Through trial and error over about a year in the studio, Brandt arrived at his mastering chain including three of the five plugins from Plugin Alliance. His first locked-in choice was Brainworx bx_control V2 for its Stereo Width control and M/S matrix. He then decided on the elysia alpha compressor. "It's very fine device," he said. "It does very little to the mix; it just opens up the signal and gives it a bit more punch—not too much."
Next he chose the Maag Audio EQ4 for its Air Band and to cut off a little bit around 800Hz. "There is no voodoo, it's so obvious," Brandt said about EQ4. "Instantly you hear a difference. What we call the "murk," the "mmm," like the ball in your mouth—goes away. The Air Band is amazing on the Maag. You just work it a tiny bit on some frequencies—you don't add; you take stuff away—and you hear the mix is clearer."
In the mastering chain, he also uses Waves HEQ for "very tiny adjustments" and the Waves L3 Ultramaximizer as a brickwall limiter "just to be sure I don't hit zero on the console." However, he's quick to add that he does not put the limiter last in the chain. Instead, it's important to put bx_control V2 after the limiter. "I use the Brainworx M/S mode as the last in the chain," Brandt said. "That's just what I worked out in the studio, and it makes a big difference. If it sits behind the limiter, it sounds more open; you just have to be careful with your levels."
Brandt runs this mastering chain in Pro Tools 11 on a standard Apple iMac computer using the Merging Technologies Horus mic pre and AD/DA converter rack unit with Ravenna/AES67 networked audio from the digital console to the computer. Brandt of course tested the system before using it live at Rock am Ring.

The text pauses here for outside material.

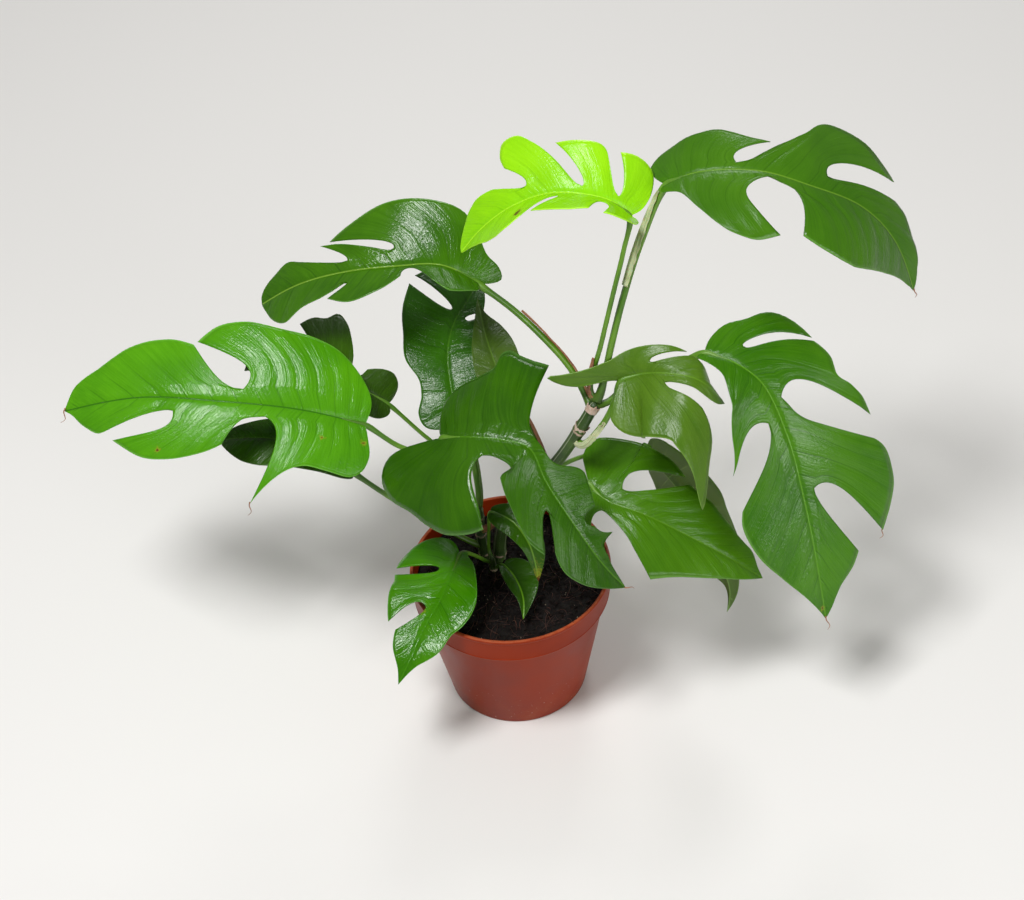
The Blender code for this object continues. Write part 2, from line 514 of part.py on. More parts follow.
def add_cutter(name, target, place, radius, depth, sides=16):
    """Cut a round hole in target: a hidden cylinder centred on place, all in mm."""
    mesh = bmesh.new()
    bmesh.ops.create_cone(mesh, cap_ends=True, segments=sides, radius1=radius * MM,
                          radius2=radius * MM, depth=depth * MM)
    bmesh.ops.translate(mesh, verts=mesh.verts, vec=[value * MM for value in place])
    data = bpy.data.meshes.new(name)
    mesh.to_mesh(data)
    mesh.free()
    cutter = bpy.data.objects.new(name, data)
    bpy.context.collection.objects.link(cutter)
    cutter.hide_render = True
    cutter.display_type = "WIRE"
    cut = target.modifiers.new(name, "BOOLEAN")
    cut.operation = "DIFFERENCE"
    cut.object = cutter
    return cutter


def add_tube(name, points, radii, colour):
    """A round rod through the points (in mm), as a bevelled curve with filled ends."""
    curve = bpy.data.curves.new(name, "CURVE")
    curve.dimensions = "3D"
    curve.bevel_depth = MM
    curve.bevel_resolution = 1
    curve.use_fill_caps = True
    spline = curve.splines.new("POLY")
    spline.points.add(len(points) - 1)
    for point, place, radius in zip(spline.points, points, radii):
        point.co = (*(place * MM), 1.0)
        point.radius = radius
    return add_object(name, curve, colour)


# ------------------------------------------------------------------ the sub-parts
def pot_wall_radius(height):
    """Outer radius of the tapering wall below the band."""
    top = RIM_RADIUS - 1.0 - BAND_STEP
    return BASE_RADIUS + (top - BASE_RADIUS) * height / (POT_HEIGHT - BAND_HEIGHT)


def make_pot():
    """Thin moulded pot: foot ring, raised ring of drain holes, tapering wall, band and lip."""
    band_foot = POT_HEIGHT - BAND_HEIGHT
    band_top = POT_HEIGHT - LIP_HEIGHT
    band_radius = RIM_RADIUS - LIP_REACH
    inside_band = band_radius - BAND_DRAFT - WALL
    floor_radius = pot_wall_radius(FLOOR) - WALL
    profile = [
        (0, 0), (HUB_RADIUS, 0), (HUB_RADIUS + FOOT_SLOPE, FOOT_LIFT),
        (BASE_RADIUS - FOOT_WIDTH - FOOT_SLOPE, FOOT_LIFT), (BASE_RADIUS - FOOT_WIDTH, 0),
        (BASE_RADIUS - FOOT_ROUND, 0), (BASE_RADIUS, FOOT_ROUND),
        (pot_wall_radius(band_foot - BAND_DRAFT), band_foot - BAND_DRAFT),
        (band_radius - BAND_DRAFT, band_foot + LIP_ROUND),
        (band_radius - BAND_DRAFT / 2, band_foot + 3 * LIP_ROUND),
        (band_radius, band_top - 2 * LIP_ROUND), (RIM_RADIUS, band_top),
        (RIM_RADIUS, POT_HEIGHT - LIP_ROUND), (RIM_RADIUS - LIP_ROUND, POT_HEIGHT),
        (RIM_RADIUS - LIP_WIDTH + LIP_ROUND, POT_HEIGHT),
        (RIM_RADIUS - LIP_WIDTH, POT_HEIGHT - LIP_ROUND),
        (inside_band, band_foot + WALL), (pot_wall_radius(band_foot) - WALL, band_foot),
        (floor_radius, FOOT_LIFT + FLOOR + FOOT_ROUND),
        (floor_radius - FOOT_ROUND, FOOT_LIFT + FLOOR), (0, FOOT_LIFT + FLOOR),
    ]
    pot = add_object("pot", turned_mesh("pot", profile, POT_SIDES), "pot_plastic")
    for index in range(DRAIN_HOLES):
        angle = math.tau * index / DRAIN_HOLES
        place = (DRAIN_CIRCLE * math.cos(angle), DRAIN_CIRCLE * math.sin(angle), FOOT_LIFT)
        add_cutter(f"drain_cutter_{index}", pot, place, DRAIN_RADIUS, 3 * FLOOR + 2 * FOOT_LIFT)


def make_soil():
    """Plug of peat that fills the pot to just below its rim, with a seat for each stem."""
    top = POT_HEIGHT - SOIL_BELOW_RIM
    top_radius = RIM_RADIUS - LIP_REACH - BAND_DRAFT - WALL - 2 * GAP
    band_foot = POT_HEIGHT - BAND_HEIGHT
    bottom = FOOT_LIFT + FLOOR + GAP
    floor_radius = pot_wall_radius(FLOOR) - WALL
    rings = np.linspace(0, top_radius, SOIL_RINGS)[1:-1]
    profile = [(0, bottom), (floor_radius - 3 * SOIL_EASE, bottom),
               (floor_radius - SOIL_EASE, bottom + 3 * SOIL_EASE),
               (pot_wall_radius(band_foot) - WALL - 2 * SOIL_EASE, band_foot - SOIL_EASE),
               (top_radius, band_foot + 4 * SOIL_EASE), (top_radius, top)]
    profile += [(float(radius), top) for radius in rings[::-1]] + [(0, top)]
    soil = add_object("soil", turned_mesh("soil", profile, POT_SIDES // 2), "peat")
    for vertex in soil.data.vertices:
        x, y, z = vertex.co / MM
        if z > top - GAP:
            fade = 1 - (math.hypot(x, y) / top_radius) ** 4
            vertex.co.z += SOIL_MOUND * MM * soil_swell(x, y) * fade
    for name, (radius, points) in STEMS.items():
        x, y, foot = points[0]
        place = (x, y, foot - GAP + STEM_HOLE / 2)
        add_cutter(f"{name}_seat", soil, place, radius + 2 * GAP, STEM_HOLE)


def soil_swell(x, y):
    """Unevenness of the soil at a place in mm: two slow waves about a small rise."""
    broad = math.sin(0.11 * x + 1.0) * math.cos(0.09 * y)
    slanting = math.sin(0.21 * (x - y))
    return 0.45 * broad + 0.22 * slanting + 0.35


def make_stem(name):
    """A stem, slightly swollen at its joints and narrowing to its last node."""
    radius, points = STEMS[name]
    path = smooth_path(points, STEM_STEPS)
    share = np.linspace(0.0, 1.0, len(path))
    radii = radius * (1 - STEM_TAPER * share + JOINT_SWELL * np.cos(share * math.tau * JOINTS))
    add_tube(name, path, radii, "stem_skin")


def petiole_path(name, count=PETIOLE_STEPS):
    """The middle line of a petiole, ending just below the base of its blade."""
    radius, points = PETIOLES[name]
    frame = BladeFrame(BLADES[name])
    base = frame.line[0] - frame.up[0] * (radius + PETIOLE_SEAT)
    return smooth_path([*points, base], count)


def make_petiole(name):
    """A petiole, a little thicker at its node."""
    radius = PETIOLES[name][0]
    path = petiole_path(name)
    radii = radius * np.linspace(1.0, PETIOLE_TAPER, len(path))
    add_tube(f"petiole_{name}", path, radii, "petiole_skin")


def make_blade(name):
    """A leaf blade: two halves of lobes, bent to place and given the thickness of a leaf."""
    blade = BLADES[name]
    frame = BladeFrame(blade)
    grids = []
    columns = SMALL_COLUMNS if frame.length < SMALL_LENGTH else MIDRIB_COLUMNS
    for hand, side in ((-1, blade["left"]), (1, blade["right"])):
        for patch in half_blade(side, frame.length, columns, BLADE_ROWS, INNER_ROWS):
            grids.append((frame.place(patch, hand), -hand))
    mesh = grids_to_mesh(f"blade_{name}", grids)
    item = add_object(f"blade_{name}", mesh, blade["colour"])
    skin = item.modifiers.new("thickness", "SOLIDIFY")
    skin.thickness = BLADE_THICKNESS * MM
    skin.offset = 0.0


def make_sheath(name):
    """A curved flap along part of a petiole, standing just off its surface.

    Each point is the petiole's middle line plus a radius turned round it by an even angle.
    """
    start, end, towards, wrap, colour = SHEATHS[name]
    radius = PETIOLES[name][0]
    path = petiole_path(name, SHEATH_SAMPLES + 1)
    first, last = round(SHEATH_SAMPLES * start), round(SHEATH_SAMPLES * end)
    line = path[first:last + 1][:: max(1, (last - first) // SHEATH_COLUMNS)]
    forward = unit(np.gradient(line, axis=0))
    side = np.array(towards, dtype=float)
    out = unit(side - (forward @ side)[:, None] * forward)
    across = np.cross(forward, out)
    share = np.linspace(0.0, 1.0, len(line))
    width = wrap * (1 - SHEATH_NARROWING * share**2)
    angle = width[:, None] * np.linspace(-0.5, 0.5, SHEATH_ROWS)[None, :]
    inside = radius + GAP + SHEATH_THICKNESS / 2 + SHEATH_STAND
    reach = inside + SHEATH_FLARE * (angle / wrap) ** 2
    points = (line[:, None] + reach[..., None] * (np.cos(angle)[..., None] * out[:, None]
                                                  + np.sin(angle)[..., None] * across[:, None]))
    item = add_object(f"sheath_{name}", grids_to_mesh(f"sheath_{name}", [(points, 1)]), colour)
    skin = item.modifiers.new("thickness", "SOLIDIFY")
    skin.thickness = SHEATH_THICKNESS * MM
    skin.offset = 0.0


def main():
    clear_scene()
    make_pot()
    make_soil()
    for name in STEMS:
        make_stem(name)
    for name in BLADES:
        make_petiole(name)
        make_blade(name)
    for name in SHEATHS:
        make_sheath(name)


main()
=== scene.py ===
"""A potted mini monstera: fine leaves, stalks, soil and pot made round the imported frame.

Blender works in metres.  The plant's own sizes are in millimetres and pass through MM.
"""
import math

import bpy
import numpy as np
from mathutils import Matrix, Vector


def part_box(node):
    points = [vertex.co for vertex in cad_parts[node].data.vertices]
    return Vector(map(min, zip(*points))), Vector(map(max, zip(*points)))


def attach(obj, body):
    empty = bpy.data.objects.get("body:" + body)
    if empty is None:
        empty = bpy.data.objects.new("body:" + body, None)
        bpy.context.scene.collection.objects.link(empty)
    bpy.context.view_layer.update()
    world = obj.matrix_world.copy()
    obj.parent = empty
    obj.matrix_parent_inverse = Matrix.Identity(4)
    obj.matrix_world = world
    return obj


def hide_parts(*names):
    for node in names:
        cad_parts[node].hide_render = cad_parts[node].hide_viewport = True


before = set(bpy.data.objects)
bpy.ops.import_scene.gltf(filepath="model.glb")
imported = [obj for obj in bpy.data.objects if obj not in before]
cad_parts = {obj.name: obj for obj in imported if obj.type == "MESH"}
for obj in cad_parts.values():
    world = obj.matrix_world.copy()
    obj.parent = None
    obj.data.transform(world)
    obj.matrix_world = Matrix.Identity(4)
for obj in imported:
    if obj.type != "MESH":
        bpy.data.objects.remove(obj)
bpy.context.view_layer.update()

# ------------------------------------------------------------------ sizes, mm
MM = 0.001
POT_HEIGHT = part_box("pot")[1].z / MM
RIM_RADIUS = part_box("pot")[1].x / MM
BASE_RADIUS = 42.0
BAND_HEIGHT = 18.0         # plain band below the rim
BAND_FOOT = POT_HEIGHT - BAND_HEIGHT
BAND_STEP = 2.4            # how far the band stands out from the wall
BAND_INSET = 1.4           # from the outside of the lip to the foot of the band
LIP_WIDTH = 2.1
LIP_HEIGHT = 2.0
WALL = 1.3
FLOOR = 1.6
FOOT_LIFT = 2.0            # how far the ring of drain holes is raised
FOOT_WIDTH = 5.0           # ring that the pot stands on
FOOT_SLOPE = 1.5           # width of the slopes beside the raised ring
HUB_RADIUS = 16.0          # flat disc in the middle of the base
DRAIN_HOLES = 8
DRAIN_RADIUS = 4.0
DRAIN_CIRCLE = 27.0
SOIL_TOP = POT_HEIGHT - 12.0
SOIL_RADIUS = RIM_RADIUS - BAND_INSET - WALL - 0.1
SOIL_FOOT = FOOT_LIFT + FLOOR + 0.3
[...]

"We put it on an Insert button of the console, to make sure that if it fails, if the iMac crashes, just hit the button," he said. "Obviously, nothing happened. It went flawlessly, and the plugin chain made a huge difference. The Maag EQ4 and Brainworx bx_control do so much to your mixes in a positive way. Yes, if you compare it with the hardware, there might be a little difference, but to be honest, it doesn't matter anymore. It's not 100% perfect, but you're getting close to it. And funnily enough, when you listen back to this via YouTube, even on a laptop it sounds much better. It not only works on the expensive high-end speakers you have on the truck and on the expensive home system, it also works on the iPhone, because you get more punch and more clarity. That's the interesting side effect."
Now Brandt is looking to sell off some of the very high-end hardware components that made up his previous typical mastering chain: Massenburg GML 8200 EQ, SSL bus compressor rack units, vintage outboard Neve compressors and a hardware Waves L2 Ultramaximizer mastering limiter. He says his new plugin-based mastering chain is easier and faster to achieve results for his live performance gigs, particularly when there are recalls involved. "It's the obvious choice," he said. "You're not in the studio, where you have more time to fiddle around with pans and sends and stuff. This setup makes it instantly open and wider, and using bx_control V2 is easier than trying to do M/S processing with hardware. I wouldn't even know what hardware to use for that."
Brandt has a handful more live festivals that he will work this year with the same plugin based mastering chain, including the huge Swiss festivals Energy Air in September and Energy Stars for Free in November. While Brandt is sold on mixing with plugins, the particular plugins he uses may change depending if he is mixing in the studio or live, or depending on the musical genre. And being able to quickly switch between many products is another advantage that software presents. "When I do symphony orchestra stuff, the elysia compression for instance and the bx_control V2 M/S is perfect for that. When it comes to metal, we're going to use other plugins."
His next big experiment in his ongoing conversion to plugin mixing involves putting plugins running in Pro Tools on the inserts of every channel of the digital console. "When you use Pro Tools as an insert machine, you have a system open to every plugin," Brandt said. "We just have to make sure when we have 64 or even 96 inputs that this works reliably with a latency that's doable. If it crashes, that's the downside, but I'm confident that we'll find a way to do it."
The larger task may be to finally get his co-workers to adopt plugin-based mixing and mastering, but Brandt also thinks he can do that as well. He said, "I'm trying to convince my colleagues to get rid of the hardware and use this setup, because it's easier, it's storable, and you have more ways of choosing different plugins for mastering. Actually, I prefer this way of working."